What do you do with your life when you’ve experienced the deepest evil of man and lived through it?

I think that these photos of the girls who lived show us how you spit in the eye of evil — with perseverance, resilience, love, a strength in sorrow, and a reverence for life.

Notice that all of Anne’s childhood friends had children, even after seeing humanity at its worst. Maybe it’s because they also saw humanity at its best as the world pulled together and sacrificed much to dismantle the Nazi machine.

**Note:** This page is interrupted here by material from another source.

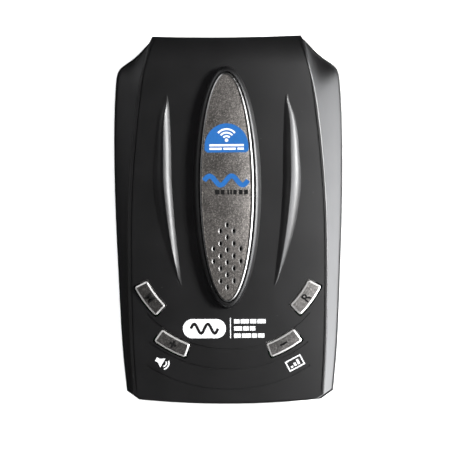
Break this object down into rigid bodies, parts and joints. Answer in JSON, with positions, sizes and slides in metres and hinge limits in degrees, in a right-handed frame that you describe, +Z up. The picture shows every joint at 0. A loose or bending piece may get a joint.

Anne Frank wanted to be a writer, and she wrote about that desire throughout her diary:

I want to be useful or bring enjoyment to all people, even those I’ve never met. I want to go on living even after my death! And that’s why I’m so grateful to God for having given me this gift, which I can use to develop myself and to express all that’s inside me!


When I write I can shake off all my cares. My sorrow disappears, my spirits are revived! But, and that’s a big question, will I ever be able to write something great, will I ever become a journalist or a writer?


~ Anne Frank, age 15

Her diary has sold thirty million copies, and it continues to sell.

Most of the girls in the sandbox lived and had ordinary lives full of family and friends. That’s a good thing. And having thought that through, I am beyond my first impression. Anne did not live to grow up and have those precious things, but I appreciate the message these photos convey.

My imagination sees this: Anne is sitting in a sweeping field of paradise blues, pinks, and greens, looking up at a big and endless sky, and knowing that her words have helped her “to go on living even after my death!”

Take a look at the photos and let me know your thoughts. And I just added Diary to my Goodreads book list so that I remember to reread it.

Darla McDavid

I'm Darla, a writer of stories about family, friends, goodness, and God. I love cats, coffee, gardening, and tall stacks of books. Click here to subscribe to my blog. You can also find me on Facebook and Instagram. In my other life, I'm an administrative professional and a Sunday School teacher for preschoolers.

7 Comments Write a comment

  1. sad and heart breaking – reminds me of my mother telling me when her friend and family dissappeared. Her friend was Jewish and when her father inquired about the family was told they were deported to live in Palestine and her father told her to never mention it again, I think my mom was around 12 or so. It would be years until she would hear about the camps. She only mentioned it once to me. Even though I have seen the pictures, heard the stories, read Anne’s diary and know the story my mother told me, I still cannot grasp the evil that is in men’s hearts.


    • I can only imagine how your mother must have felt when she learned about the camps. What’s even more sad is that we are seeing that evil manifest itself today, in this “advanced” age of humanity. This sounds strange, but I think it’s a good thing that we can’t grasp it. That keeps the evil from becoming just another normal thing that happens in our weary world. It keeps us searching for answers.


  2. Funny, my daughter and I had a conversation just yesterday about Anne Frank and man’s capacity for evil and we agreed that there’s no excuse to perpetrate evil or to do evil to another person. I shudder to imagine the evil that is still manifesting itself today.


    • I get that shudder every time I read the news, Trish. But it’s good to hear that people like you and your daughter are having these conversations rather than ignoring the reality of our world today.


  3. I read DIARY OF ANNE FRANK when I was about 13. When I was in college, while we were traveling in Europe I actually visited the house where they stayed…we also visited the remains of two concentration camps, and two years later when I saw the play I cried all the way through it.
    The picture of the darling girls is very touching. I doubt, however, that those who lived went on to have normal lives. I don’t think we’re ever back-to-normal after losing friends to something so horrible.
    I have a friend whose entire family died in a fire while she was away at camp. The survivor’s guilt stayed with her for much of her life.


    • Of course life would never be “normal” in the emotional sense for survivors — I don’t doubt that. But Anne’s friends did go on to enjoy life as well as they could with the “ordinary” life events of marriage and family. That’s what I saw in the photos. That they even continued on after such a horrific experience is inspirational to me because it points to all of those virtues I mention.